▸ **Aim**
Your task is to quote the material that follows, in full and exactly.

▸ **Information supplied**
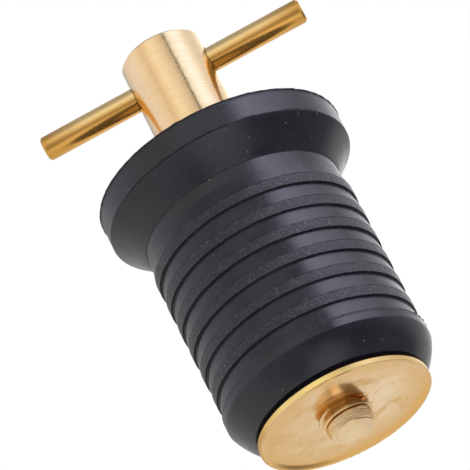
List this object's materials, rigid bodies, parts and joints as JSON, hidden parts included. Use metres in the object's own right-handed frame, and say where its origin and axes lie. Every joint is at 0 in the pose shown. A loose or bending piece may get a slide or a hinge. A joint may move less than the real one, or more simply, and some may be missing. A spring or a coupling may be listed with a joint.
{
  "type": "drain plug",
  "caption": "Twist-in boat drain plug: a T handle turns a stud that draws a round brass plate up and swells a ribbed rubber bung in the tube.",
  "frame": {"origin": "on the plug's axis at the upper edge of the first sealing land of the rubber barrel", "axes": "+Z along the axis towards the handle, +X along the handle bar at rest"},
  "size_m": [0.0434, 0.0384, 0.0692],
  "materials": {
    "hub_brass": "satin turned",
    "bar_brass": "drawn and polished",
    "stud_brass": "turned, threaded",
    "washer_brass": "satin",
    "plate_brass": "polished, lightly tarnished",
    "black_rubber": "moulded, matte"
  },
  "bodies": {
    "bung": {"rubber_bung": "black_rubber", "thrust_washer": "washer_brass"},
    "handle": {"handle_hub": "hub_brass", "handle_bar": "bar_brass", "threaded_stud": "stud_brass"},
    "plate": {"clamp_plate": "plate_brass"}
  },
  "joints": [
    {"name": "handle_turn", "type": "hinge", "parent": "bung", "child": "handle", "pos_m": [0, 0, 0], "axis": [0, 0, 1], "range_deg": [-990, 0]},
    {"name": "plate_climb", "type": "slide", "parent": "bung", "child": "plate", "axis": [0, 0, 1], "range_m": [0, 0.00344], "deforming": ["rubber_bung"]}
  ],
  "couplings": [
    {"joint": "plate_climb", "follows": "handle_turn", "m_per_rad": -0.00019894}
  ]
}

▸ **Problem solution**
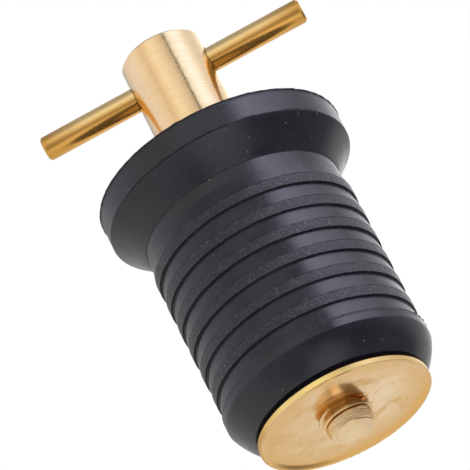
List this object's materials, rigid bodies, parts and joints as JSON, hidden parts included. Use metres in the object's own right-handed frame, and say where its origin and axes lie. Every joint is at 0 in the pose shown. A loose or bending piece may get a slide or a hinge. A joint may move less than the real one, or more simply, and some may be missing. A spring or a coupling may be listed with a joint.
{
  "type": "drain plug",
  "caption": "Twist-in boat drain plug: a T handle turns a stud that draws a round brass plate up and swells a ribbed rubber bung in the tube.",
  "frame": {"origin": "on the plug's axis at the upper edge of the first sealing land of the rubber barrel", "axes": "+Z along the axis towards the handle, +X along the handle bar at rest"},
  "size_m": [0.0434, 0.0384, 0.0692],
  "materials": {
    "hub_brass": "satin turned",
    "bar_brass": "drawn and polished",
    "stud_brass": "turned, threaded",
    "washer_brass": "satin",
    "plate_brass": "polished, lightly tarnished",
    "black_rubber": "moulded, matte"
  },
  "bodies": {
    "bung": {"rubber_bung": "black_rubber", "thrust_washer": "washer_brass"},
    "handle": {"handle_hub": "hub_brass", "handle_bar": "bar_brass", "threaded_stud": "stud_brass"},
    "plate": {"clamp_plate": "plate_brass"}
  },
  "joints": [
    {"name": "handle_turn", "type": "hinge", "parent": "bung", "child": "handle", "pos_m": [0, 0, 0], "axis": [0, 0, 1], "range_deg": [-990, 0]},
    {"name": "plate_climb", "type": "slide", "parent": "bung", "child": "plate", "axis": [0, 0, 1], "range_m": [0, 0.00344], "deforming": ["rubber_bung"]}
  ],
  "couplings": [
    {"joint": "plate_climb", "follows": "handle_turn", "m_per_rad": -0.00019894}
  ]
}